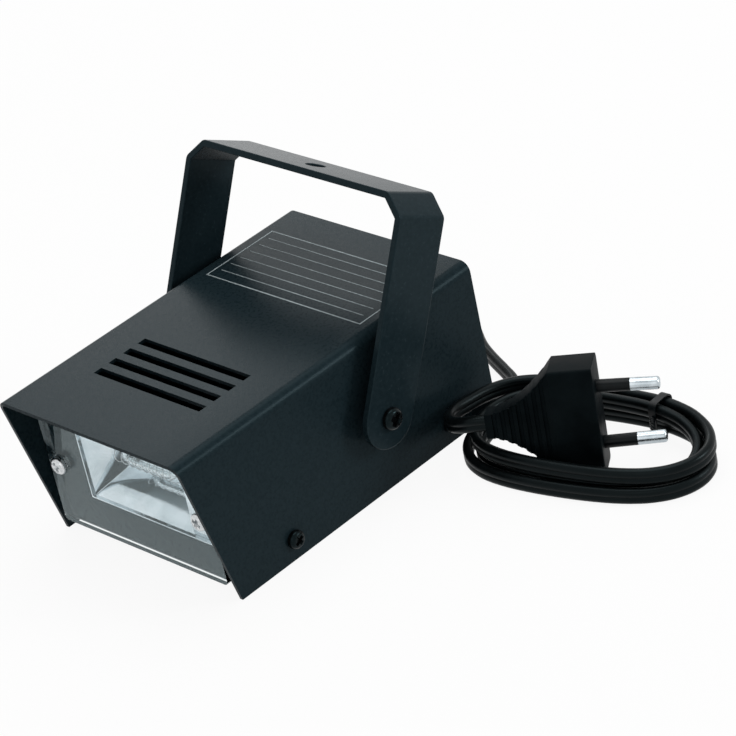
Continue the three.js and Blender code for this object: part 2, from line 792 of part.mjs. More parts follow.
function makeKnob() {
  const recess = bushingRadius + 2 * fit;
  const recessDepth = potFace + bushingLength + 2 * fit - knobInner;
  const bore = shaftEnd + fit - knobInner;
  const edge = 1;
  const profile = [
    [0, bore],
    [shaftBore, bore],
    [shaftBore, recessDepth],
    [recess, recessDepth],
    [recess, 0],
    [knobRadius, 0],
    [knobRadius, edge * 1.5],
    [knobRadius - edge * 0.6, edge * 2],
    [knobTop, knobLength - edge],
    [knobTop - edge, knobLength],
    [0, knobLength],
  ];
  const body = turned(profile, 32);
  const flutes = Array.from({ length: knobFlutes }, (_, i) => {
    const angle = (2 * Math.PI * i) / knobFlutes;
    const flute = rod(edge, edge * 2.2, knobLength * 2, 6);
    const reach = knobTop + edge * 0.55;
    return flute.translate(reach * Math.cos(angle), reach * Math.sin(angle), 0);
  });
  return cut(body, ...flutes);
}
add(strobe, 'speed_knob', alongRear(makeKnob(), knobX, knobInner, knobZ), plastic);

// Strain relief, a grooved taper held in the rear panel
function makeRelief() {
  const inside = -chassisSheet - fit;
  const seat = fit;
  const root = seat + reliefFlangeThick;
  const tip = root + reliefLength;
  const profile = [
    [reliefBore, inside - reliefFlangeThick],
    [reliefFlange, inside - reliefFlangeThick],
    [reliefFlange, inside],
    [reliefNeck, inside],
    [reliefNeck, seat],
    [reliefFlange, seat],
    [reliefFlange, root],
  ];
  const step = reliefLength / (reliefGrooves + 1);
  for (let i = 0; i <= reliefGrooves; i += 1) {
    const along = root + i * step;
    const radius = reliefRoot + ((reliefTip - reliefRoot) * i) / reliefGrooves;
    profile.push([radius, along], [radius, along + step * 0.62]);
    if (i < reliefGrooves) {
      profile.push([reliefBore + 0.4, along + step * 0.68], [reliefBore + 0.4, along + step * 0.94]);
    }
  }
  profile.push([reliefTip, tip], [reliefBore, tip], profile[0]);
  return turned(profile, 18);
}
add(strobe, 'strain_relief', alongRear(makeRelief(), reliefX, rearFace, reliefZ), rubber);

// A cord's route, which keeps the flat cord standing on its edge
class CordRoute extends THREE.CatmullRomCurve3 {
  getSpacedPoints() {
    return this.points;
  }

  computeFrenetFrames() {
    const last = this.points.length - 1;
    const frames = { tangents: [], normals: [], binormals: [] };
    this.points.forEach((point, i) => {
      const tangent = this.getTangent(i / last);
      const side = new THREE.Vector3().crossVectors(tangent, up).normalize();
      frames.tangents.push(tangent);
      frames.normals.push(new THREE.Vector3().crossVectors(side, tangent));
      frames.binormals.push(side);
    });
    return frames;
  }
}

const sixSides = shapeOf([
  [cordWidth / 2, 0],
  [cordEdge, cordThick / 2],
  [-cordEdge, cordThick / 2],
  [-cordWidth / 2, 0],
  [-cordEdge, -cordThick / 2],
  [cordEdge, -cordThick / 2],
]);

function makeCord(points) {
  const extrudePath = new CordRoute(points);
  return new THREE.ExtrudeGeometry(sixSides, { steps: points.length - 1, extrudePath });
}

// A point of the loop: turns counted from the end beside the housing, radius, height
function loopPoint(turn, radius, height) {
  const angle = Math.PI + turn * 2 * Math.PI;
  const squared = Math.tanh(loopSquareness * Math.cos(angle)) / Math.tanh(loopSquareness);
  const egg = loopEgg * loopRadius * Math.sin(angle) * Math.cos(angle);
  const local = new THREE.Vector3(
    loopStraight * squared + radius * Math.cos(angle), radius * Math.sin(angle) - egg, height,
  );
  local.applyAxisAngle(up, THREE.MathUtils.degToRad(loopTurn));
  return local.add(new THREE.Vector3(loopX, loopY, 0));
}

function smooth(t) {
  const s = Math.min(Math.max(t, 0), 1);
  return s * s * (3 - 2 * s);
}

// The loop spirals in on the floor, climbs in the half turn where it reverses, and out again
function coilPoint(turn) {
  const middle = loopTurns / 2;
  const inward = middle - Math.abs(turn - middle);
  const climbed = smooth((turn - middle + 0.25) * 2) * loopRise;
  const degrees = 180 + turn * 360;
  const away = Math.abs(((degrees - tieAngle + 180) % 360) - 180) / tieSpread;
  const lifted = (tieWire + 2 * fit) * Math.exp(-away * away);
  return loopPoint(turn, loopRadius - loopPitch * inward, cordZ + climbed + lifted);
}

const coilPoints = [];
for (let i = 0; i <= coilTurns * loopSteps; i += 1) {
  coilPoints.push(coilPoint(i / loopSteps));
}

// Straight runs at both ends of the coil
function level(vector) {
  return vector.setZ(0).normalize();
}
const coilIn = level(coilPoints[1].clone().sub(coilPoints[0]));
const coilOut = level(coilPoints.at(-1).clone().sub(coilPoints.at(-2)));
coilPoints.unshift(coilPoints[0].clone().addScaledVector(coilIn, -cordWidth));
coilPoints.push(coilPoints.at(-1).clone().addScaledVector(coilOut, cordWidth));
add(strobe, 'cord_coil', makeCord(coilPoints), cordSkin);

// Least distance of the coil's surface to itself, taken on points of its skin
function leastSelfGap(points) {
  const position = makeCord(points).attributes.position;
  const rings = points.map(() => []);
  const corner = new THREE.Vector3();
  for (let i = 0; i < position.count; i += 1) {
    corner.fromBufferAttribute(position, i);
    let nearest = 0;
    points.forEach((point, ring) => {
      if (point.distanceTo(corner) < points[nearest].distanceTo(corner)) nearest = ring;
    });
    rings[nearest].push(corner.clone());
  }
  let least = Infinity;
  for (let a = 0; a < rings.length; a += 1) {
    for (let b = a + loopSteps / 2; b < rings.length; b += 1) {
      for (const p of rings[a]) {
        for (const q of rings[b]) least = Math.min(least, p.distanceTo(q));
      }
    }
  }
  return least;
}
console.log(`cord_coil: least gap to itself ${leastSelfGap(coilPoints).toFixed(2)} mm`);

// Cord from the strain relief round the housing's corner to the coil
const coilStart = coilPoints[0];
const leadPoints = [
  [reliefX, reliefTipY + fit, reliefZ],
  [reliefX, reliefTipY + fit + cordWidth, reliefZ],
  [-22.6, 157.6, 11.2],
  [-18.2, 162.2, 9.9],
  [-12, 164, 8.2],
  [-5, 162.8, 6.6],
  [1.6, 159.2, 5],
  [8, 154.4, 3.8],
  [15, 149.4, 3.1],
  [23, 145.4, cordZ],
  [31, 141.8, cordZ],
  [38.6, 137.8, cordZ],
  [42.4, 131.8, cordZ],
].map(([x, y, z]) => new THREE.Vector3(x, y, z));
leadPoints.push(coilStart.clone().addScaledVector(coilIn, -cordWidth - fit));
leadPoints.push(coilStart.clone().addScaledVector(coilIn, -fit));
add(strobe, 'cord_lead', makeCord(leadPoints), cordSkin);

// Plug, drawn with its axis along +X, its width along Z, and its pin face at the origin
const plug = new THREE.Group();
const leanAngle = THREE.MathUtils.degToRad(plugLean);
const plugZ = plugHalfWidth * Math.cos(leanAngle) + plugHalfThick * Math.sin(leanAngle) + cordLift;
plug.position.set(plugX, plugY, plugZ);
plug.rotation.set(-leanAngle, 0, THREE.MathUtils.degToRad(plugYaw), 'ZYX');
strobe.add(plug);

// Half width and half thickness of the plug at a distance behind its pin face
function plugHalves(back) {
  const shoulder = Math.max(back - plugBlock, 0) / (plugLength - plugBlock);
  const waist = Math.pow(1 - shoulder, 1.9);
  return [
    plugTailHalf + (plugHalfWidth - plugTailHalf) * waist,
    plugTailHalf * 0.85 + (plugHalfThick - plugTailHalf * 0.85) * Math.pow(1 - shoulder, 1.3),
  ];
}

function plugRing(back, shrink = 0) {
  const [wide, thick] = plugHalves(back).map((half) => half - shrink);
  const bevel = Math.min(plugEdge, thick / 3);
  return [
    [thick, wide - bevel], [thick - bevel, wide], [bevel - thick, wide], [-thick, wide - bevel],
    [-thick, bevel - wide], [bevel - thick, -wide], [thick - bevel, -wide], [thick, bevel - wide],
  ].map(([y, z]) => new THREE.Vector3(-back, y, z));
}

function makePlug() {
  const rings = [plugRing(0, plugEdge / 2), plugRing(plugEdge / 2), plugRing(plugBlock)];
  const ribbed = plugLength - plugBlock;
  const pitch = ribbed / (plugRibs + 1);
  for (let i = 0; i < plugRibs; i += 1) {
    const start = plugBlock + (i + 0.6) * pitch;
    rings.push(plugRing(start), plugRing(start + pitch * 0.12, plugGroove));
    rings.push(plugRing(start + pitch * 0.42, plugGroove), plugRing(start + pitch * 0.54));
  }
  rings.push(plugRing(plugLength));
  const seats = [-1, 1].map((sign) => {
    const seat = pointed(rod(pinRadius + fit, -pinSeat - fit, 2, 16), right);
    return seat.translate(0, 0, (sign * pinSpacing) / 2);
  });
  return cut(loft(rings.reverse()), ...seats);
}
add(plug, 'plug_body', makePlug(), plugSkin);

const pinLean = Math.asin((pinSpacing - pinTipSpacing) / 2 / pinLength);
for (const [place, sign] of [['lower', -1], ['upper', 1]]) {
  const holder = new THREE.Group();
  holder.position.z = (sign * pinSpacing) / 2;
  holder.rotation.y = sign * pinLean;
  plug.add(holder);
  const round = pinRadius * 0.4;
  const pin = [
    [0, -pinSeat],
    [pinCore, -pinSeat],
    [pinCore, sleeveLength + fit],
    [pinRadius, sleeveLength + fit],
    [pinRadius, pinLength - round],
    [pinRadius - round * 0.3, pinLength - round * 0.3],
    [pinRadius - round, pinLength],
    [0, pinLength],
  ];
  add(holder, `plug_pin_${place}`, pointed(turned(pin, 16), right), brightScrew);
  const inner = pinRadius - sleeveWall;
  const sleeve = [
    [inner, -pinSeat],
    [pinRadius, -pinSeat],
    [pinRadius, sleeveLength],
    [inner, sleeveLength],
    [inner, -pinSeat],
  ];
  add(holder, `plug_sleeve_${place}`, pointed(turned(sleeve, 16), right), plugSkin);
}

// Cord from the coil's upper layer, rising past the loop's end into the plug
const plugAxis = right.clone().applyAxisAngle(up, THREE.MathUtils.degToRad(plugYaw));
const plugEnd = new THREE.Vector3(plugX, plugY, plugZ).addScaledVector(plugAxis, -plugLength);
const coilEnd = coilPoints.at(-1);
const tailRoute = [
  [71, 138.9, 9.8],
  [65.2, 137.3, 10.1],
  [59.4, 135.2, 10.5],
  [54.1, 132.1, 11],
  [49.8, 127.9, 11.5],
  [46.9, 122.4, 12],
  [45.5, 116.7, 12.5],
  [45, 110.8, 12.9],
  [45.1, 105.4, 13.5],
  [46.8, 100.7, 14.2],
  [50, 97.3, 15.3],
  [54, 95.6, 16.6],
  [58.2, 95.7, 17.8],
].map(([x, y, z]) => new THREE.Vector3(x, y, z));
const tailPoints = [
  coilEnd.clone().addScaledVector(coilOut, fit),
  ...tailRoute,
  plugEnd.clone().addScaledVector(plugAxis, -fit - cordThick),
  plugEnd.clone().addScaledVector(plugAxis, -fit),
];
add(strobe, 'cord_tail', makeCord(tailPoints), cordSkin);

// Twist tie: a band round the bundle and its twisted end
function makeTie() {
  const turn = (tieAngle - 180 + 720) / 360;
  const strands = [turn - 1, turn, turn + 1].filter((t) => t >= 0 && t <= coilTurns);
  const places = strands.map((t) => coilPoint(t));
  const ahead = coilPoint(strands[0] + 0.01).sub(coilPoint(strands[0]));
  const along = level(ahead);
  const outward = new THREE.Vector3().crossVectors(along, up);
  const across = places.map((place) => place.clone().sub(places[0]).dot(outward));
  const inside = {
    x0: Math.min(...across) - cordThick / 2 - 2 * fit,
    x1: Math.max(...across) + cordThick / 2 + 2 * fit,
    y0: Math.min(...places.map((p) => p.z)) - cordWidth / 2 - fit,
    y1: Math.max(...places.map((p) => p.z)) + cordWidth / 2 + 2 * fit,
  };
  const wire = tieWire;
  const corner = 2.2;
  const ring = roundedRectangle(
    inside.x0 - wire, inside.x1 + wire, inside.y0 - wire, inside.y1 + wire, corner + wire,
  );
  ring.holes.push(roundedRectangle(inside.x0, inside.x1, inside.y0, inside.y1, corner));
  const band = prism(ring, tieBand, 4).translate(0, 0, -tieBand / 2);
  const end = new THREE.CatmullRomCurve3([
    new THREE.Vector3(inside.x0 - wire * 0.6, inside.y1 - corner * 2, 0),
    new THREE.Vector3(inside.x0 - wire * 2, inside.y1 - corner * 2.4, wire),
    new THREE.Vector3(inside.x0 - tieEndLength * 0.45, inside.y1 - corner * 3, wire * 3),
    new THREE.Vector3(inside.x0 - tieEndLength * 0.6, inside.y1 - corner * 4, wire * 5),
  ]);
  const twisted = new THREE.ExtrudeGeometry(circle(wire, 6), { steps: 10, extrudePath: end });
  const tie = join(band, twisted);
  const frame = new THREE.Matrix4().makeBasis(outward, up, new THREE.Vector3().crossVectors(outward, up));
  tie.applyMatrix4(frame);
  return tie.translate(places[0].x, places[0].y, 0);
}
add(strobe, 'cord_tie', makeTie(), rubber);

const strobeLight = new THREE.Group();
strobeLight.add(strobe);
export default strobeLight;
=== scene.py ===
import json
import math

import bmesh
import bpy
from mathutils import Matrix, Vector


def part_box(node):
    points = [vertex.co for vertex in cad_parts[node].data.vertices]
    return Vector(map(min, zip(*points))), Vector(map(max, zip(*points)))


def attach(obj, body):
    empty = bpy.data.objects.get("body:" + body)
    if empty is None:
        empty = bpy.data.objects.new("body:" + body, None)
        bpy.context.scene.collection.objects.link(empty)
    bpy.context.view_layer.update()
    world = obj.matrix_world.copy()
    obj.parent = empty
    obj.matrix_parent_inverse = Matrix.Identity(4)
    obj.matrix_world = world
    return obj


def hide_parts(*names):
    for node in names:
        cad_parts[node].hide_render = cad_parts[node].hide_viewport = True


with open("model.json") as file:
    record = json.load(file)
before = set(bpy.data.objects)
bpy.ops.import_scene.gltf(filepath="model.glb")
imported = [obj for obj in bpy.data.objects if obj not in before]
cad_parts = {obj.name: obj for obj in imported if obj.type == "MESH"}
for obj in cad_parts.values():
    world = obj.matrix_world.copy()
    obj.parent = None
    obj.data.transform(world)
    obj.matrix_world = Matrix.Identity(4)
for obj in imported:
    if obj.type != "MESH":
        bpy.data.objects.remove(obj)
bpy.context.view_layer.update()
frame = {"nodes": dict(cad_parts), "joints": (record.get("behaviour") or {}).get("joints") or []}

mm = 0.001


# Camera
# It looks down at the light from its front right side, through a long lens, and is rolled a
# little to the left.
camera_place = Vector((0.66558, -0.52355, 0.52672))
camera_azimuth = math.radians(49.76)
camera_elevation = math.radians(30.54)
camera_roll = math.radians(-12.39)
camera_sensor = 36
camera_reach = 3167 / 736  # focal length in picture widths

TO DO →
Write out exactly, please, the lines beginning at the start of the material and ending with the line that holds "knobInner, knobZ), plastic);", both included.

EXERCISE ANSWER →
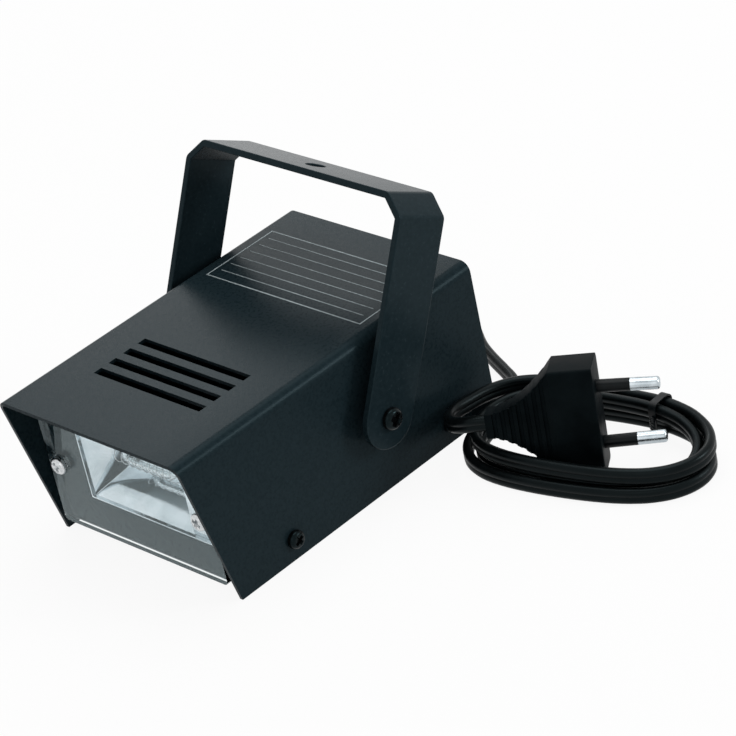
Continue the three.js and Blender code for this object: part 2, from line 792 of part.mjs. More parts follow.
function makeKnob() {
  const recess = bushingRadius + 2 * fit;
  const recessDepth = potFace + bushingLength + 2 * fit - knobInner;
  const bore = shaftEnd + fit - knobInner;
  const edge = 1;
  const profile = [
    [0, bore],
    [shaftBore, bore],
    [shaftBore, recessDepth],
    [recess, recessDepth],
    [recess, 0],
    [knobRadius, 0],
    [knobRadius, edge * 1.5],
    [knobRadius - edge * 0.6, edge * 2],
    [knobTop, knobLength - edge],
    [knobTop - edge, knobLength],
    [0, knobLength],
  ];
  const body = turned(profile, 32);
  const flutes = Array.from({ length: knobFlutes }, (_, i) => {
    const angle = (2 * Math.PI * i) / knobFlutes;
    const flute = rod(edge, edge * 2.2, knobLength * 2, 6);
    const reach = knobTop + edge * 0.55;
    return flute.translate(reach * Math.cos(angle), reach * Math.sin(angle), 0);
  });
  return cut(body, ...flutes);
}
add(strobe, 'speed_knob', alongRear(makeKnob(), knobX, knobInner, knobZ), plastic);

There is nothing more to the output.